[Scripts that build objects]

◆ ◆ ◆ ◆

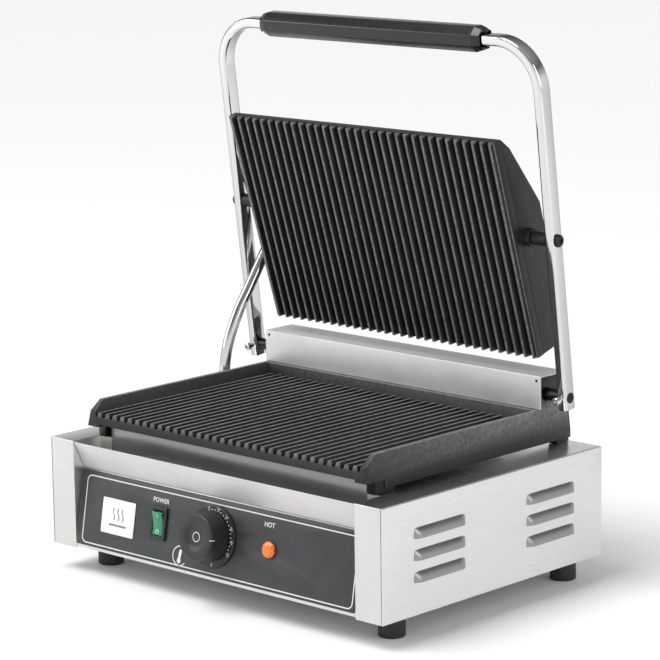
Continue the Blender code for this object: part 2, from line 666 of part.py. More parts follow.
def make_lower_plate():
    """Cast lower plate: open at the front, walls on three sides, hinge ears at the rear."""
    valley = LOWER_CREST - RIB_DEPTH
    last = (RIB_COUNT - 1) / 2 * RIB_PITCH
    wall_foot = last + 0.0055
    outline = [(-LOWER_HALF_BOTTOM, LOWER_SKIRT), (-LOWER_HALF_TOP, WALL_TOP), (-0.1735, WALL_TOP),
               (-wall_foot, valley + 0.0010), (-wall_foot + 0.0012, valley)]
    outline += rib_outline(LOWER_CREST, valley)
    outline += [(wall_foot - 0.0012, valley), (wall_foot, valley + 0.0010), (0.1735, WALL_TOP),
                (LOWER_HALF_TOP, WALL_TOP), (LOWER_HALF_BOTTOM, LOWER_SKIRT), (0.1660, LOWER_SKIRT),
                (0.1650, LOWER_UNDERSIDE), (-0.1650, LOWER_UNDERSIDE), (-0.1660, LOWER_SKIRT)]
    plate = place("lower_plate", prism(outline, "Y", back(LOWER_FRONT), back(SIDE_BACK)), "cast_iron")
    cut(plate, box((-SIDE_INNER, SIDE_INNER), (back(LOWER_BACK), back(SIDE_BACK + 0.01)), (0.13, 0.18)))
    join(plate, box((-0.1770, 0.1770), (back(LOWER_BACK - 0.006), back(LOWER_BACK + 0.0006)),
                    (LOWER_UNDERSIDE + 0.001, WALL_TOP - 0.0004)))
    nose = [(0.010, 0.130), (0.0179, 0.130), (0.0181, LOWER_SKIRT), (0.0204, LOWER_CREST), (0.0320, WALL_TOP),
            (0.0320, 0.175), (0.010, 0.175)]
    cut(plate, prism([(back(depth), z) for depth, z in nose], "X", -0.2, 0.2))
    for side in (-1, 1):
        join_side(plate, side)
    bores = bmesh.new()
    add_cylinder(bores, "X", SHAFT_BORE, -0.19, 0.19, (back(HINGE_DEPTH), HINGE_HEIGHT), ROUND_SIDES)
    for x, depth in plate_bolt_places():
        add_cylinder(bores, "Z", BOLT_RADIUS + GAP, 0.12, 0.142, (x, back(depth)), SMALL_SIDES)
    cut(plate, bores)


def join_side(plate, side):
    """One side's lower skirt, front and rear feet, and the ear that carries the hinge shaft."""
    low = CASE_TOP + GAP
    skirt = [(SIDE_INNER, SIDE_SKIRT), (LOWER_HALF_BOTTOM - 0.0010, SIDE_SKIRT),
             (LOWER_HALF_BOTTOM - 0.0002, SIDE_SKIRT + 0.0012), (LOWER_HALF_BOTTOM - 0.0002, LOWER_SKIRT + 0.0010),
             (SIDE_INNER, LOWER_SKIRT + 0.0020)]
    join(plate, prism([(side * x, z) for x, z in skirt], "Y", back(0.0400), back(SIDE_BACK - 0.0004)))
    for start, end in LEG_SPANS:
        foot = sorted((side * 0.1700, side * 0.1796))
        join(plate, box(foot, (back(start), back(end)), (low, LOWER_SKIRT + 0.004)))
    ear = [(EAR_FRONT, 0.158), (EAR_FRONT, EAR_TOP - 0.002), (EAR_FRONT + 0.002, EAR_TOP),
           (EAR_BACK - 0.008, EAR_TOP), (EAR_BACK, EAR_TOP - 0.008), (EAR_BACK, 0.158)]
    join(plate, prism([(back(depth), z) for depth, z in ear], "X", *sorted((side * EAR_INNER, side * EAR_OUTER))))


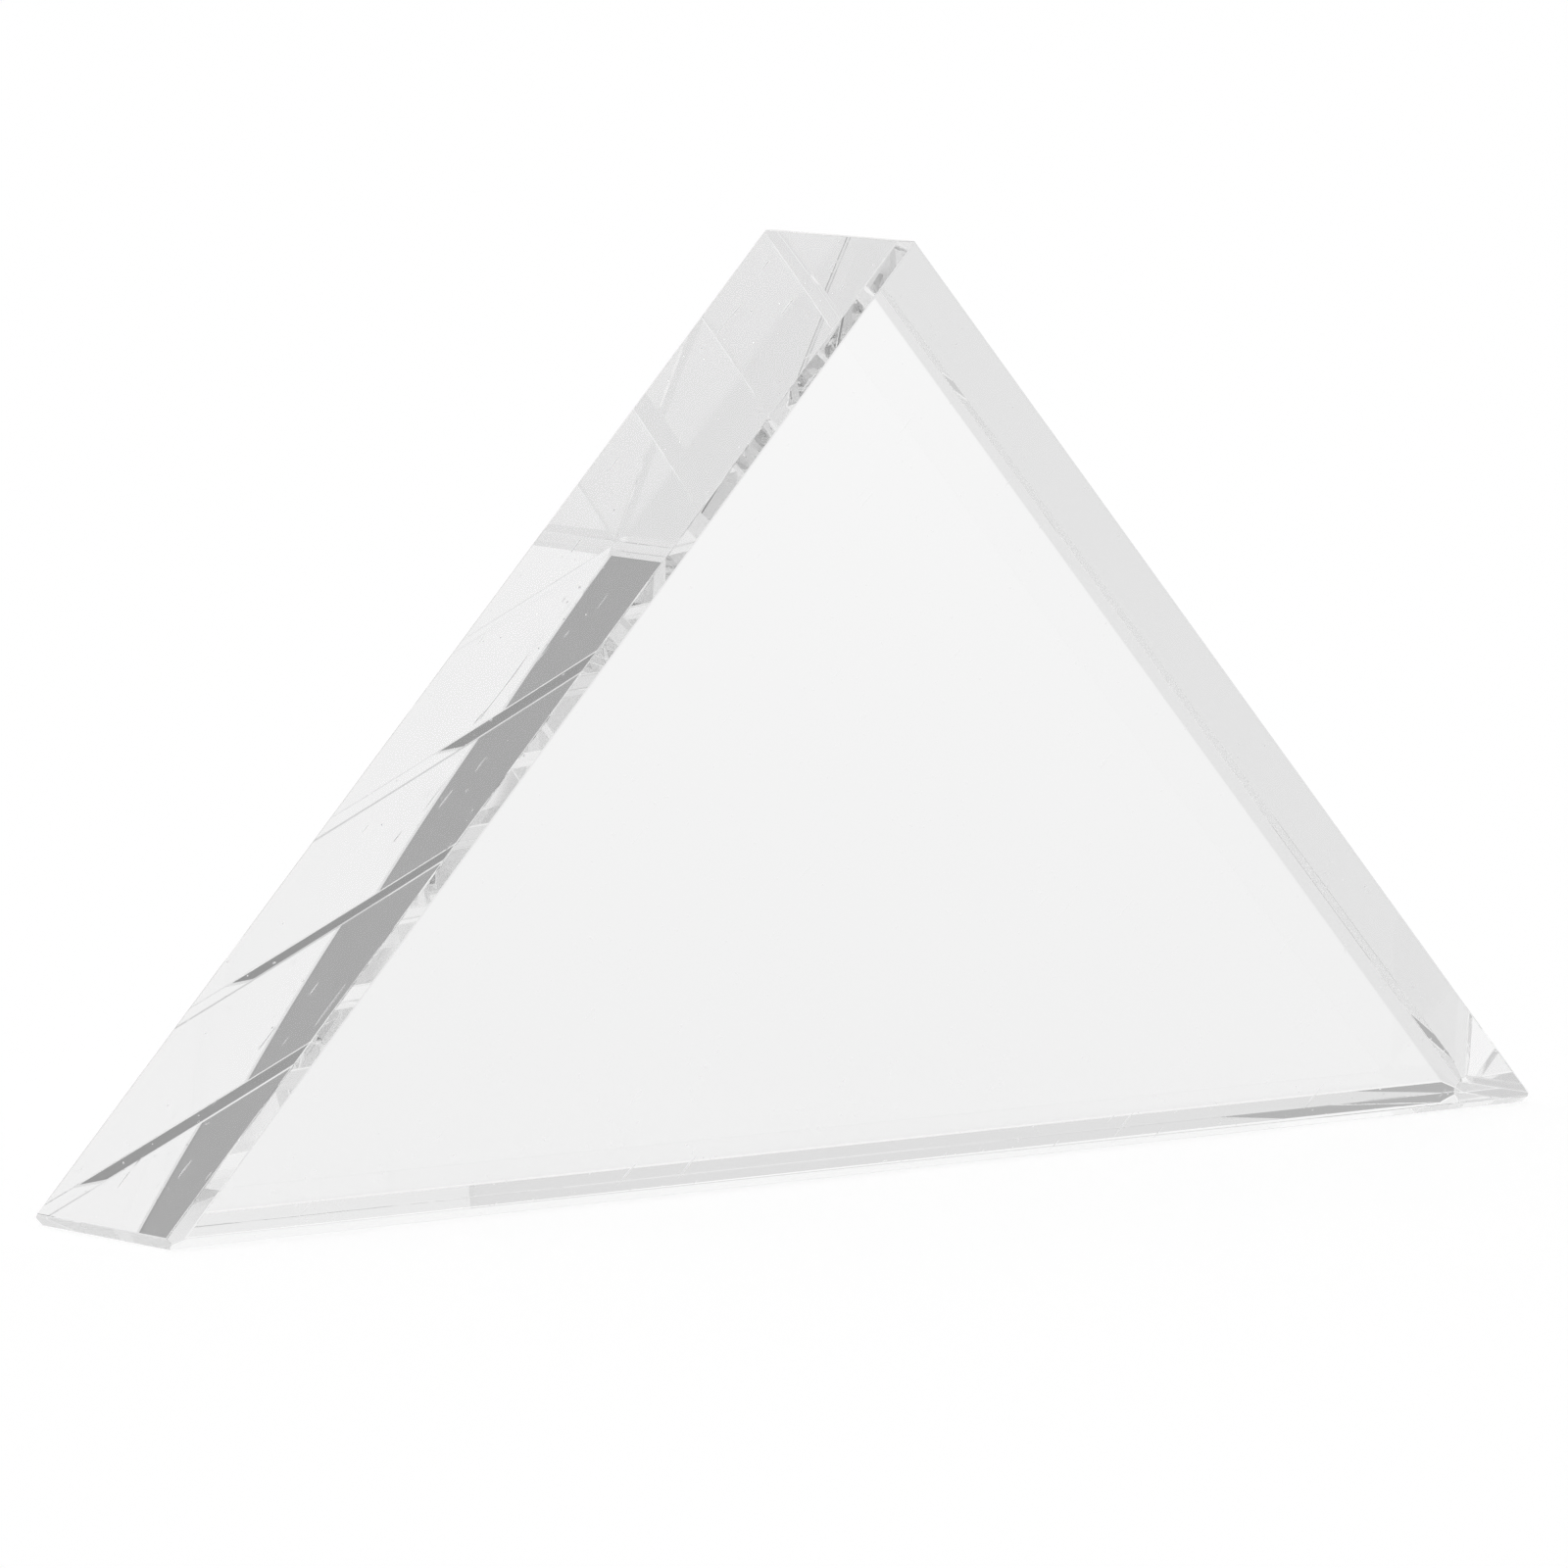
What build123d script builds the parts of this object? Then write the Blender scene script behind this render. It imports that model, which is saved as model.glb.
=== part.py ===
from build123d import *
import os
from math import cos, radians, sin, sqrt

# Driving dimensions, in millimetres and degrees.
LEG = 100.0                 # length of each leg face, measured between the sharp corners
THICKNESS = 16.0            # distance between the two triangular faces
APEX_ANGLE = 90.0           # angle between the two leg faces

# Width of the flat ground along each edge. The grinding is done by hand, so the widths differ a little,
# two flats get narrower along their length, and one front edge is only broken so that it isn't sharp.
APEX_BEVEL = 1.1
LEFT_CORNER_BEVEL = 0.9
RIGHT_CORNER_BEVEL = 0.9
FRONT_LEFT_BEVEL = 1.1
FRONT_RIGHT_BREAK = 0.2
FRONT_BASE_BEVEL_LEFT = 1.15
FRONT_BASE_BEVEL_RIGHT = 0.7
BACK_LEFT_BEVEL = 0.9
BACK_RIGHT_BEVEL_TOP = 0.85
BACK_RIGHT_BEVEL_FOOT = 1.5
BACK_BASE_BEVEL = 1.2

# Everything below follows from the values above.
half_depth = THICKNESS / 2
half_base = LEG * sin(radians(APEX_ANGLE / 2))
apex_height = LEG * cos(radians(APEX_ANGLE / 2))

# The block is cut from a plate: a triangle standing on its hypotenuse, with the origin in the middle
# of that long face, the length along X, the thickness along Y and the apex straight up.
with BuildPart() as blank:
    with BuildSketch(Plane.XZ):
        with BuildLine():
            Polyline((-half_base, 0), (half_base, 0), (0, apex_height), close=True)
        make_face()
    extrude(amount=half_depth, both=True)

# Outward normals of the five working faces.
leg_tilt = radians(APEX_ANGLE / 2)
left_leg = Vector(-cos(leg_tilt), 0, sin(leg_tilt))
right_leg = Vector(cos(leg_tilt), 0, sin(leg_tilt))
hypotenuse = Vector(0, 0, -1)
front = Vector(0, -1, 0)
back = Vector(0, 1, 0)

# The six corners before the edges are ground.
left_front, left_back = Vector(-half_base, -half_depth, 0), Vector(-half_base, half_depth, 0)
right_front, right_back = Vector(half_base, -half_depth, 0), Vector(half_base, half_depth, 0)
apex_front, apex_back = Vector(0, -half_depth, apex_height), Vector(0, half_depth, apex_height)

# The nine edges: the two faces that meet there, the sharp edge from end to end, and the width of its flat
# at each end.
edges = [
    (left_leg, right_leg, apex_front, apex_back, APEX_BEVEL, APEX_BEVEL),
    (left_leg, hypotenuse, left_front, left_back, LEFT_CORNER_BEVEL, LEFT_CORNER_BEVEL),
    (right_leg, hypotenuse, right_front, right_back, RIGHT_CORNER_BEVEL, RIGHT_CORNER_BEVEL),
    (front, left_leg, apex_front, left_front, FRONT_LEFT_BEVEL, FRONT_LEFT_BEVEL),
    (front, right_leg, apex_front, right_front, FRONT_RIGHT_BREAK, FRONT_RIGHT_BREAK),
    (front, hypotenuse, left_front, right_front, FRONT_BASE_BEVEL_LEFT, FRONT_BASE_BEVEL_RIGHT),
    (back, left_leg, apex_back, left_back, BACK_LEFT_BEVEL, BACK_LEFT_BEVEL),
    (back, right_leg, apex_back, right_back, BACK_RIGHT_BEVEL_TOP, BACK_RIGHT_BEVEL_FOOT),
    (back, hypotenuse, left_back, right_back, BACK_BASE_BEVEL, BACK_BASE_BEVEL),
]

# Each edge is ground to one flat that leans equally on its two faces. For faces whose normals are an
# angle t apart, a flat of width w lies w / 2 * tan(t / 2) below the sharp edge. A flat whose width changes
# lies in a plane that dips a little along the edge. The flats run into one another in plain mitres.
prism = blank.part
for normal_a, normal_b, start, end, start_width, end_width in edges:
    outward = (normal_a + normal_b).normalized()
    half_turn_cos = outward.dot(normal_a)
    dip = sqrt(1 - half_turn_cos**2) / half_turn_cos / 2
    first = start - outward * start_width * dip
    last = end - outward * end_width * dip
    facing = (last - first).cross(normal_a - normal_b).normalized()
    if facing.dot(outward) < 0:
        facing = -facing
    prism = split(prism, bisect_by=Plane(origin=first, z_dir=facing), keep=Keep.BOTTOM)

os.makedirs("parts", exist_ok=True)
export_step(prism, "parts/prism.step")
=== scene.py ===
from math import cos, radians, sin

import bmesh
import bpy
from mathutils import Matrix, Vector

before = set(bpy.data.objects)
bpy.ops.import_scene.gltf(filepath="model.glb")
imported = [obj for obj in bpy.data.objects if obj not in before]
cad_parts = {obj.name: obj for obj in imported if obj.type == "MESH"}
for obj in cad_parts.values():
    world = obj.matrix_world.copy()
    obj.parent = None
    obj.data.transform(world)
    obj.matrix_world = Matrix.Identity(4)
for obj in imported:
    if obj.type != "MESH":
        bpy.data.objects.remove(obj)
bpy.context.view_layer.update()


# ---------------------------------------------------------------- the glass block
# One solid block of clear optical crown glass, sawn from a plate, ground flat and polished on all faces.
# It is the only piece. It keeps the shape it has in the frame, with its edges eased by a hair in polishing,
# and is given its glass here: faces polished by hand, and the fine marks of years of handling.
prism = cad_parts["prism"]

CROWN_GLASS_INDEX = 1.517
EASED_EDGE = 0.00007                # metres taken off each side of an edge by the polisher

weld = prism.modifiers.new("joined_corners", "WELD")
weld.merge_threshold = 0.000001
plain = prism.modifiers.new("whole_faces", "DECIMATE")
plain.decimate_type = "DISSOLVE"
plain.angle_limit = radians(0.2)
eased = prism.modifiers.new("eased_edges", "BEVEL")
eased.offset_type = "OFFSET"
eased.width = EASED_EDGE
eased.segments = 3
eased.profile = 0.5
eased.limit_method = "ANGLE"
eased.angle_limit = radians(8)
eased.use_clamp_overlap = True
eased.material = -1

glass = bpy.data.materials.new("polished_crown_glass")
glass.use_nodes = True
nodes, links = glass.node_tree.nodes, glass.node_tree.links
surface = nodes["Principled BSDF"]
surface.inputs["Base Color"].default_value = (0.99, 0.99, 0.99, 1)
surface.inputs["Metallic"].default_value = 0
surface.inputs["IOR"].default_value = CROWN_GLASS_INDEX
surface.inputs["Transmission Weight"].default_value = 1

inside = nodes.new("ShaderNodeVolumeAbsorption")
inside.inputs["Color"].default_value = (0, 0, 0, 1)
inside.inputs["Density"].default_value = 0.45       # per metre of glass
links.new(inside.outputs[0], nodes["Material Output"].inputs["Volume"])


def glass_math(operation, a, b=0.0, c=0.0):
    node = nodes.new("ShaderNodeMath")
    node.operation = operation
    for socket, value in zip(node.inputs, (a, b, c)):
        if isinstance(value, (int, float)):
            socket.default_value = value
        else:
            links.new(value, socket)
    return node.outputs[0]


def glass_vector(operation, a, b=(0, 0, 0), by=None):
    node = nodes.new("ShaderNodeVectorMath")
    node.operation = operation
    for socket, value in zip(node.inputs, (a, b)):
        if isinstance(value, tuple):
            socket.default_value = value
        else:
            links.new(value, socket)
    if by is not None:
        links.new(by, node.inputs["Scale"])
    return node.outputs["Value" if operation in ("DOT_PRODUCT", "DISTANCE") else "Vector"]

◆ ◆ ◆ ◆

> _What is needed_:
Using the data above, reproduce exactly the lines from the line that contains "# Each edge" through the line that contains "bpy.data.objects.remove(obj)", including both.

> _Worked answer_:
# Each edge is ground to one flat that leans equally on its two faces. For faces whose normals are an
# angle t apart, a flat of width w lies w / 2 * tan(t / 2) below the sharp edge. A flat whose width changes
# lies in a plane that dips a little along the edge. The flats run into one another in plain mitres.
prism = blank.part
for normal_a, normal_b, start, end, start_width, end_width in edges:
    outward = (normal_a + normal_b).normalized()
    half_turn_cos = outward.dot(normal_a)
    dip = sqrt(1 - half_turn_cos**2) / half_turn_cos / 2
    first = start - outward * start_width * dip
    last = end - outward * end_width * dip
    facing = (last - first).cross(normal_a - normal_b).normalized()
    if facing.dot(outward) < 0:
        facing = -facing
    prism = split(prism, bisect_by=Plane(origin=first, z_dir=facing), keep=Keep.BOTTOM)

os.makedirs("parts", exist_ok=True)
export_step(prism, "parts/prism.step")
=== scene.py ===
from math import cos, radians, sin

import bmesh
import bpy
from mathutils import Matrix, Vector

before = set(bpy.data.objects)
bpy.ops.import_scene.gltf(filepath="model.glb")
imported = [obj for obj in bpy.data.objects if obj not in before]
cad_parts = {obj.name: obj for obj in imported if obj.type == "MESH"}
for obj in cad_parts.values():
    world = obj.matrix_world.copy()
    obj.parent = None
    obj.data.transform(world)
    obj.matrix_world = Matrix.Identity(4)
for obj in imported:
    if obj.type != "MESH":
        bpy.data.objects.remove(obj)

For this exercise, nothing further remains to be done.